My apologies for being MIA most of this trading session but I have been working. Today’s tape has kept us in the sideways grind we’ve been enduring for weeks now. A hard run up followed by a sell off, followed by sideways action and as I’m typing this the tape is pushing back up again hard. Seems any remaining fear among investors has quickly dissipated – plus poor ole’ bucky just keeps asking for punishment. Time for a wave count:
What’s mostly important about this chart is that we have remained below the lower boundary of that channel going back to early August. Should we drop from here (orange) a lot of support awaits around the 1050 mark. Let’s zoom into this a bit:
Quite frankly – things are a bit messy right now. The best way to count it at this early stage is that we are either in some Frankenstein triangle (greeen) or we are whipsawing around on our way down to shake out the weak hands (orange).

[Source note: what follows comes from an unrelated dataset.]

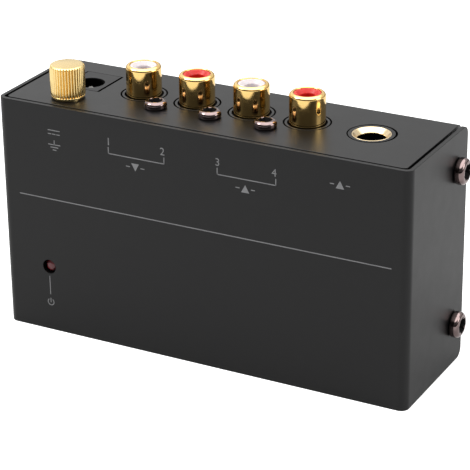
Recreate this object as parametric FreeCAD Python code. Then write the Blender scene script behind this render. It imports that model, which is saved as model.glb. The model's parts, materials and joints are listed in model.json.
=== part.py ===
import FreeCAD, Part
import math
import os

# Phono preamp: a small sheet-steel case standing on its narrow side, as it is photographed.
# X runs along the case, Y from the printed face in front to the base sheet, and Z up to the connector panel.
# The origin is the middle of the narrow side that it stands on. All sizes are in millimetres.

# Case
CASE_WIDTH = 104.0
CASE_DEPTH = 31.6
CASE_HEIGHT = 57.2
SHEET = 1.0
COVER_BEND = 2.0
CHASSIS_BEND = 1.6
FLAP_CORNER = 2.2
PANEL_CORNER = 1.0
END_GAP = 0.4
FRONT_GAP = 0.3

# End screws, which hold the cover's flaps to the chassis ears
END_SCREW_DIAMETER = 2.9
END_SCREW_HEAD = 6.2
END_SCREW_HEAD_HEIGHT = 2.3
END_SCREW_LENGTH = 4.6
END_SCREW_FROM_BASE = 5.3
END_SCREW_FROM_BOTTOM = 10.35
END_SCREW_FROM_TOP = 9.15
EAR_LENGTH = 12.0
EAR_HEIGHT = 9.0
EAR_CORNER = 2.0
EAR_ROOT = 2.0

# Fits
SCREW_CLEARANCE = 0.25
THREAD_CLEARANCE = 0.05
SEAT_CLEARANCE = 0.05
FLUSH_STEP = 0.05
SCREW_TIP_ROOM = 0.5
PAST = 1.0  # how far a cut runs past the surface that it opens

# Pan heads and their cross recesses, as shares of the head's width and height
HEAD_SIDE = 0.55
HEAD_SHOULDER = 0.91
HEAD_TOP = 0.74
RECESS_ARM = 0.16
RECESS_REACH = 0.27
RECESS_FOOT = 0.55
RECESS_DEPTH = 0.6

# Circuit board and what carries it
BOARD_THICKNESS = 1.6
BOARD_END_GAP = 0.6
BOARD_BOTTOM = 4.0
BOARD_TOP_GAP = 1.5
STANDOFF_HEIGHT = 4.2
STANDOFF_FLATS = 5.5
STANDOFF_SPIGOT = 4.2
STANDOFF_XS = [-33.0, 37.0]
STANDOFF_ABOVE_EDGE = 4.5
STANDOFF_BELOW_JACK = 5.7
BOARD_SCREW_DIAMETER = 2.9
BOARD_SCREW_HEAD = 5.6
BOARD_SCREW_HEAD_HEIGHT = 2.0
BOARD_SCREW_LENGTH = 5.0
TAIL_BELOW_BOARD = 1.0
TAIL_CLEARANCE = 0.2

# Four-gang phono jack block
PHONO_NAMES = ["input_left", "input_right", "output_left", "output_right"]
PHONO_MIDDLE_X = -1.6
PHONO_PITCH = 14.0
PHONO_AXIS_HEIGHT = 7.75
PHONO_BLOCK_DEPTH = 9.5
PHONO_BLOCK_LIP = 2.7
PHONO_BLOCK_ROUND = 1.6
PHONO_PANEL_HOLE = 10.5
PHONO_BOSS = 10.0
PHONO_RECESS = 9.1
PHONO_RECESS_DEPTH = 0.6
PHONO_SHELL = 8.3
PHONO_SHELL_BORE = 6.2
PHONO_SHELL_HEIGHT = 7.1
PHONO_SHELL_ROUND = 0.85
PHONO_SHELL_NECK = 7.8
PHONO_SHELL_COLLAR = 9.2
PHONO_COLLAR_HEIGHT = 2.0
PHONO_SHELL_TUBE = 8.0
PHONO_TUBE_HEIGHT = 3.0
PHONO_LIP_HEIGHT = 1.0
INSULATOR_SINK = 0.35
INSULATOR_BORE = 3.6
INSULATOR_FUNNEL = 0.7
CONTACT_FOOT = 1.0
CONTACT_BORE = 3.2
CONTACT_WALL = 0.35
CONTACT_HEIGHT = 10.5
CONTACT_SPLIT = 0.5
CONTACT_SPLIT_DEPTH = 7.5
TAIL_THICKNESS = 0.4
TAIL_WIDTH = 1.2

# Screws that hold the phono block to the panel
BLOCK_SCREW_DIAMETER = 2.5
BLOCK_SCREW_HEAD = 5.3
BLOCK_SCREW_HEAD_HEIGHT = 2.1
BLOCK_SCREW_LENGTH = 7.0
BLOCK_SCREW_DROP = 6.9

# Output jack for a 6.35 mm plug
OUTPUT_GAP = 0.75
OUTPUT_AXIS_HEIGHT = 7.85
OUTPUT_PANEL_HOLE = 11.0
OUTPUT_NOSE = 10.5
OUTPUT_FERRULE = 8.9
OUTPUT_BORE = 6.4
OUTPUT_FERRULE_LENGTH = 4.5
OUTPUT_CHAMFER = 1.0
OUTPUT_BODY_WIDTH = 16.0
OUTPUT_BODY_DEPTH = 29.0
OUTPUT_BODY_LIP = 6.8
OUTPUT_BODY_ROUND = 2.7
OUTPUT_THROAT = 7.0
SPRING_THICKNESS = 0.35
SPRING_WIDTH = 2.4
SPRING_BACKING = 2.4
SPRING_REACH = 2.9
SPRING_RUN = 5.4
SPRING_STRAIGHT = 0.38
SPRING_TIP_RUN = 0.25
SPRING_TIP_RISE = 0.6
TIP_SPRING_DEPTH = 26.8
RING_SPRING_DEPTH = 22.0
SLEEVE_SPRING_DEPTH = 9.8

# Power inlet for a 5.5 x 2.1 mm plug
INLET_GAP = 3.55
INLET_AXIS_HEIGHT = 6.9
INLET_WIDTH = 9.0
INLET_HEIGHT = 11.4
INLET_FLANGE_LIFT = 0.4
INLET_FLANGE = 3.4
INLET_DEPTH = 14.4
INLET_BARREL = 8.6
INLET_BORE = 6.2
INLET_BORE_DEPTH = 9.5
INLET_PIN = 2.0
INLET_PIN_SINK = 1.2
INLET_CUT_OUT_GAP = 0.3
INLET_MOUTH_BEVEL = 0.3
BARREL_SPRING_DEPTH = 5.2
BARREL_SPRING_ROOT = 9.0
BARREL_SPRING_OFFSET = 4.6
BARREL_SPRING_REACH = 2.75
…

I’m a bit split right now actually. My daily RSI_EMA suggests that we are on our way down and that we should continue until we reach the 20-30 cluster which would also coincide with the SPX 1050 support zone shown above. However, we seem to be consolidating and the dip buyers are already swarming in. NYSE A/D ratio is currently at 0.94, which is mildly bearish and I just can’t shake that inkling that another ramp attempt is in the works. Supporting that suspicion is also the Zero Lite which is completely flat at this point.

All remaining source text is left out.